Salsa Cassidy ($6,399 as reviewed)
Best Long-Travel Enduro
Salsa is best known for its gravel, adventure, and fat bikes. So we were surprised that the brand would launch not one but two new 29-inch mountain bikes: a trail model called the Blackthorn, and an enduro bike (the brand’s first) called the Cassidy, which boasts 180 millimeters of front travel and 165 millimeters of rear suspension. Initial skepticism of Salsa’s entry into the crowded enduro category gave way to hoots and hollers of excitement as our testers put the Cassidy through the wringer. It outclassed its competitors in performance, thanks in part to the highly tunable Fox Float X2 shock and ground-hugging Split Pivot suspension system. The long wheelbase and slack 63.8-degree head angle favor high speeds and reward riders with a daredevil attitude. Thoughtful frame features, such as integrated mounts for a repair kit and feedbag, prepare it for daylong missions on rugged terrain. But that’s not all. Riders can swap in a suspension linkage ($150 from Salsa) and fork and shock (choose your own) to transform their backcountry brawler into the Blackthorn trail bike.
Revel Ranger ($7,699 as reviewed)
Best Short-Travel Cross-country
Revel’s 29er trail bike, the Rascal, won our Gear of the Year award in 2020. This year, the upstart Colorado company rolled out the Ranger. The modern cross-country rig blends the pedaling efficiency of a thoroughbred race bike with the confident handling we’ve come to expect from the best trail offerings. There are lighter, more purpose-built options in this category, but none in our test had the same poise through rocky terrain or left us as excited (and delightfully exhausted). The Ranger’s suspension is efficient on the climbs, but on trails usually reserved for long-travel bikes it allowed us to push far beyond what we expected out of a rig with just 115 millimeters of rear travel and a 120-millimeter fork. The Ranger is for those who like cross-country suffering with a side of stoke. It’ll be our weapon of choice for grueling stage races.
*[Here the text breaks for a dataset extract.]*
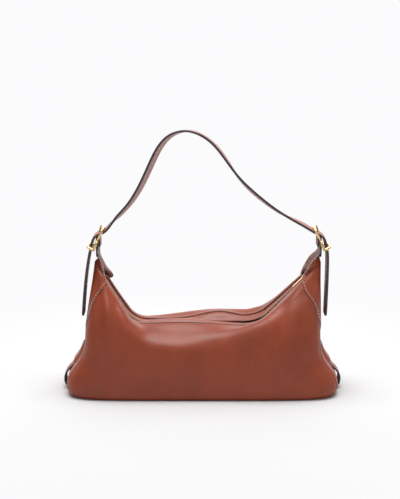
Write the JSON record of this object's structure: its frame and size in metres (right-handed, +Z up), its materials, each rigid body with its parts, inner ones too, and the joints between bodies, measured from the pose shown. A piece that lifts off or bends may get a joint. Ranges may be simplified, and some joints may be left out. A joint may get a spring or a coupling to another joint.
{
  "type": "hobo bag",
  "caption": "Leather hobo bag with a dipped zipped top, V-shaped end ears and an arched shoulder strap held by a pin buckle at each end.",
  "frame": {"origin": "centre of the footprint, on the ground under the flat base", "axes": "+X to the right end seen from the front, +Y from the front to the rear, +Z up"},
  "size_m": [0.3489, 0.124, 0.3291],
  "materials": {
    "board": "plain board",
    "base_leather": "satin leather",
    "front_leather": "satin grained leather",
    "rear_leather": "satin grained leather",
    "left_gusset_leather": "satin grained leather",
    "right_gusset_leather": "satin grained leather",
    "front_placket_leather": "satin leather",
    "rear_placket_leather": "satin leather",
    "front_tape": "woven tape",
    "rear_tape": "woven tape",
    "zip_teeth": "polished gold tone",
    "zip_slider": "polished gold tone",
    "zip_pull": "polished gold tone",
    "pocket_lining": "woven lining",
    "lining_base": "woven lining",
    "lining_front": "woven lining",
    "lining_rear": "woven lining",
    "left_ear_leather": "satin grained leather",
    "right_ear_leather": "satin grained leather",
    "left_keeper_leather": "satin leather",
    "right_keeper_leather": "satin leather",
    "left_base_strap_leather": "satin leather",
    "right_base_strap_leather": "satin leather",
    "left_buckle_metal": "polished gold tone",
    "right_buckle_metal": "polished gold tone",
    "left_prong_metal": "polished gold tone",
    "right_prong_metal": "polished gold tone",
    "left_chape_leather": "satin leather",
    "right_chape_leather": "satin leather",
    "strap_leather": "satin leather, painted edges"
  },
  "bodies": {
    "bag": {"base_board": "board", "base_panel": "base_leather", "front_panel": "front_leather", "rear_panel": "rear_leather", "left_gusset": "left_gusset_leather", "right_gusset": "right_gusset_leather", "front_placket": "front_placket_leather", "rear_placket": "rear_placket_leather", "front_zip_tape": "front_tape", "rear_zip_tape": "rear_tape", "zip_chain": "zip_teeth", "inner_pocket": "pocket_lining", "lining_base": "lining_base", "lining_front": "lining_front", "lining_rear": "lining_rear", "left_ear": "left_ear_leather", "right_ear": "right_ear_leather", "left_keeper": "left_keeper_leather", "right_keeper": "right_keeper_leather", "left_base_strap": "left_base_strap_leather", "right_base_strap": "right_base_strap_leather"},
    "strap": {"shoulder_strap": "strap_leather", "left_buckle_frame": "left_buckle_metal", "right_buckle_frame": "right_buckle_metal", "left_chape": "left_chape_leather", "right_chape": "right_chape_leather"},
    "left_prong": {"left_prong": "left_prong_metal"},
    "right_prong": {"right_prong": "right_prong_metal"},
    "zip_slider": {"zip_slider": "zip_slider"},
    "zip_pull": {"zip_pull": "zip_pull"}
  },
  "joints": [
    {"name": "strap_swing", "type": "hinge", "parent": "bag", "child": "strap", "pos_m": [0, 0, 0.18], "axis": [1, 0, 0], "range_deg": [-35, 35]},
    {"name": "right_prong_lift", "type": "hinge", "parent": "strap", "child": "right_prong", "pos_m": [0.146, 0, 0.1932], "axis": [0, 1, 0], "range_deg": [0, 40]},
    {"name": "left_prong_lift", "type": "hinge", "parent": "strap", "child": "left_prong", "pos_m": [-0.13, 0, 0.1932], "axis": [0, -1, 0], "range_deg": [0, 40]},
    {"name": "zip_slide", "type": "slide", "parent": "bag", "child": "zip_slider", "axis": [-0.7071, 0, -0.7071], "range_m": [0, 0.045]},
    {"name": "zip_pull_lift", "type": "hinge", "parent": "zip_slider", "child": "zip_pull", "pos_m": [0.12711, 0, 0.14289], "axis": [0, 1, 0], "range_deg": [0, 110]}
  ]
}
Kona Honzo ESD ($2,899 as reviewed)
Launched in 2012, Kona’s Honzo was one of the first 29-inch hardtails with modern long-and-slack geometry. The new Honzo ESD (Extra Slack, Dude) pushes the envelope with a 150-millimeter suspension fork and a very relaxed 63-degree head angle. The raked-out front end gives this steel hardtail a point-and-shoot demeanor when it comes to riding fast. As a result, unlike most hardtails, the ESD performs best on the same trails you’d ride on a full-suspension bike. Our testers had many different reasons for loving it. Some appreciated the combination of a hardtail’s pedaling efficiency with the fit and ride feel of an enduro rig. Others saw it as the ideal bad-weather bike that won’t start creaking in the suspension pivots. We all enjoyed how it made well-worn trails feel new again. The lack of rear suspension kept us more engaged, alert to upcoming obstacles and attentive to line choice.
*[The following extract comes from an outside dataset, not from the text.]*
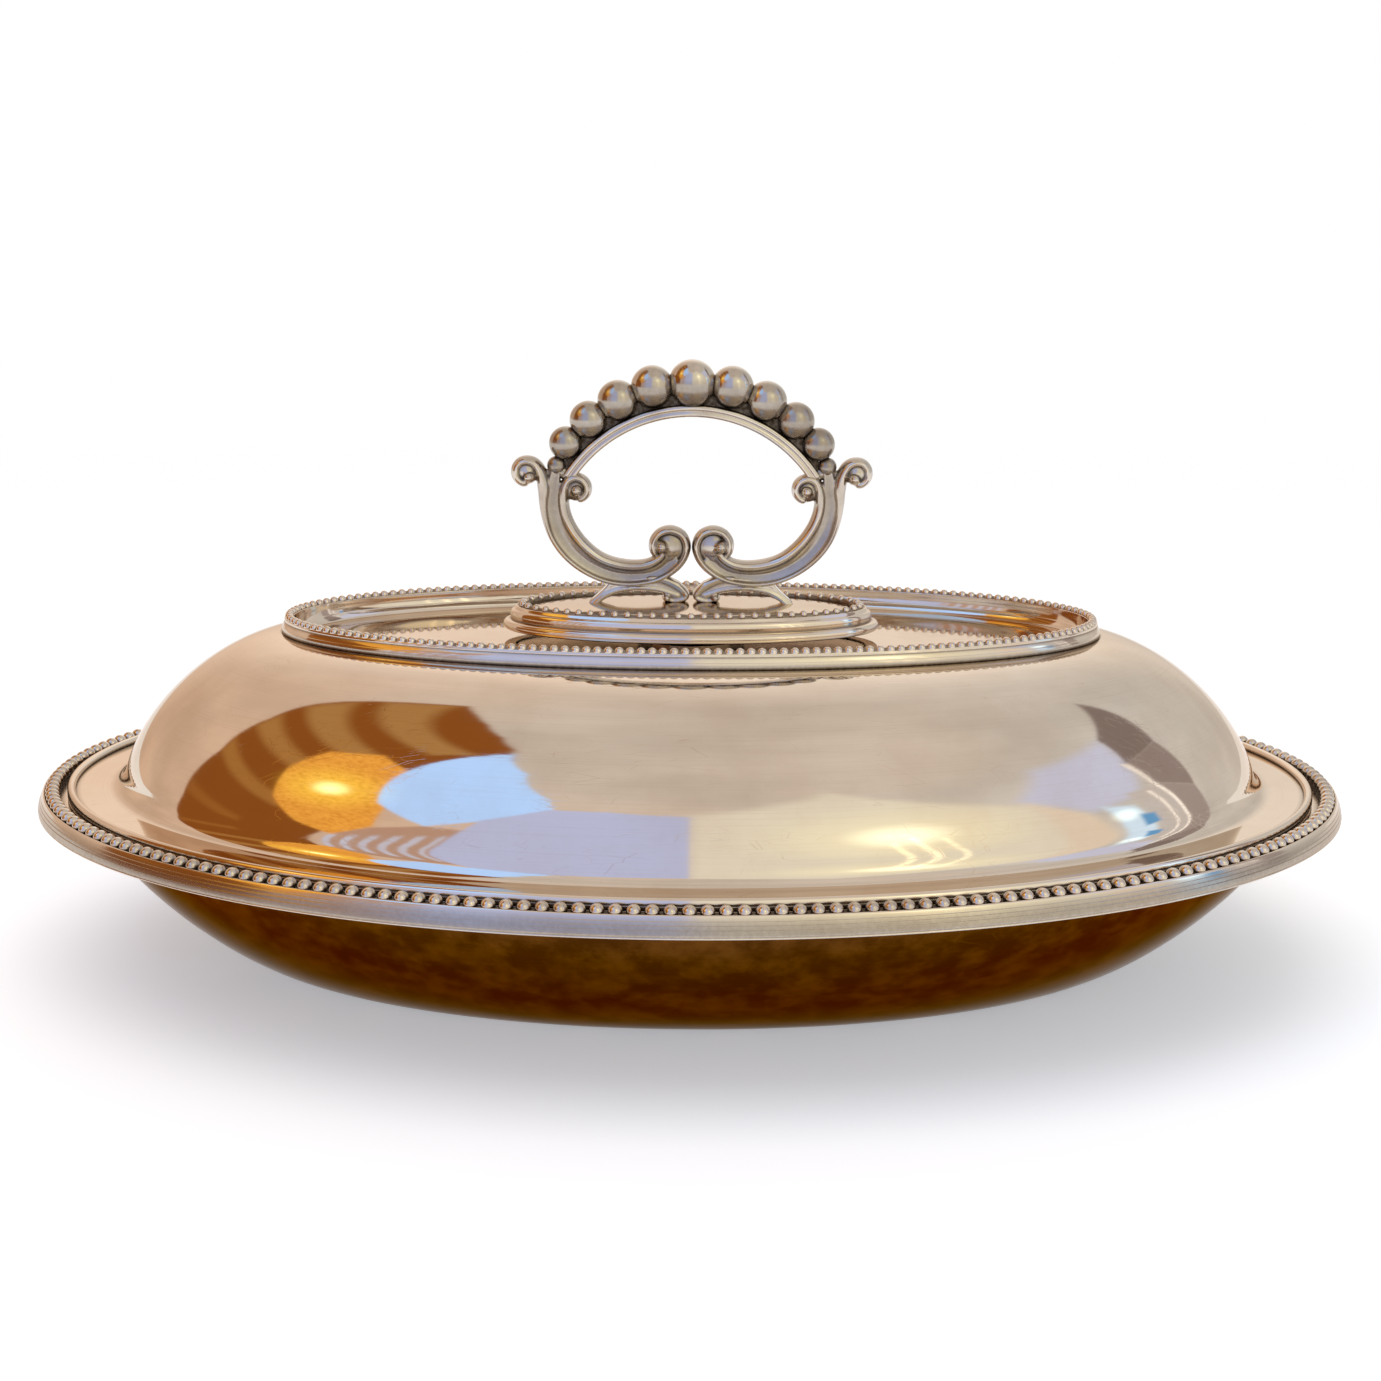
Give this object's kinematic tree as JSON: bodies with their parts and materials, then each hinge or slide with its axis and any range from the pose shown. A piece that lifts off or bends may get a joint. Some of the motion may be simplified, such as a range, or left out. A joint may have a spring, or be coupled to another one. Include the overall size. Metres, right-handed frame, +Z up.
{
  "type": "entree dish",
  "caption": "Oval silver-plated entree dish: shallow dish with beaded border, domed lid with beaded gallery, and a scroll handle that unlocks with a part turn.",
  "frame": {"origin": "on the table, under the middle of the dish", "axes": "+X along the dish, +Y across it towards the back, +Z up"},
  "size_m": [0.29, 0.204, 0.1334],
  "materials": {
    "polished_silver": "polished silver plate with fine cleaning scratches",
    "under_silver": "polished silver plate under a deep brown tarnish",
    "bead_silver": "silver plate, dark in the recesses",
    "cast_silver": "cast and plated silver, dark in the recesses",
    "inner_silver": "dull unpolished plate"
  },
  "bodies": {
    "dish": {"dish_body": "under_silver", "border_band": "polished_silver", "border_beads": "bead_silver"},
    "lid": {"lid_body": "polished_silver", "lid_edge_wire": "polished_silver", "gallery_moulding": "polished_silver", "gallery_beads": "bead_silver", "lid_stud": "inner_silver"},
    "handle": {"handle_plate": "polished_silver", "handle_plate_beads": "bead_silver", "lock_plate": "inner_silver", "arch_bar": "cast_silver", "scroll_left": "cast_silver", "scroll_right": "cast_silver", "foot_bracket_left": "cast_silver", "foot_bracket_right": "cast_silver", "ball_top": "cast_silver", "ball_left_1": "cast_silver", "ball_left_2": "cast_silver", "ball_left_3": "cast_silver", "ball_left_4": "cast_silver", "ball_left_5": "cast_silver", "ball_right_1": "cast_silver", "ball_right_2": "cast_silver", "ball_right_3": "cast_silver", "ball_right_4": "cast_silver", "ball_right_5": "cast_silver"}
  },
  "joints": [
    {"name": "lid_lift", "type": "slide", "parent": "dish", "child": "lid", "axis": [0, 0, 1], "range_m": [0, 0.12]},
    {"name": "handle_twist", "type": "hinge", "parent": "lid", "child": "handle", "pos_m": [0, 0, 0.0765], "axis": [0, 0, 1], "range_deg": [0, 60]}
  ]
}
Trek E-Caliber ($12,999 as reviewed)
Most e-mountain bikes fall squarely into the trail category. The E-Caliber is a disruptor. This lightweight, 35-pound ride is built around Trek’s Supercaliber cross-country racing platform (with 120 millimeters of front travel and 60 of suspension at the rear) and adds a bit of motorized assistance. It’s fast and nimble, perfect for cyclists who want speed and efficiency without too much excess weight. Unlike most e-bike drivetrains, the Fazua Evation system merges the motor and battery into a single removable unit. It provides a boost of power up to 20 miles per hour but also comes off, so you can pedal unassisted without extra drag and weight. (Ditching the system saves 6.4 pounds.) An included downtube cover turns the space into a cargo pod when you take the electric-drive unit off. As expected, the E-Cal made us feel like the World Cup racers we wish we were, but the real benefit was that we were more willing to ride, rather than drive, to our favorite trails. Logging more miles in the same amount of time is a win in our book.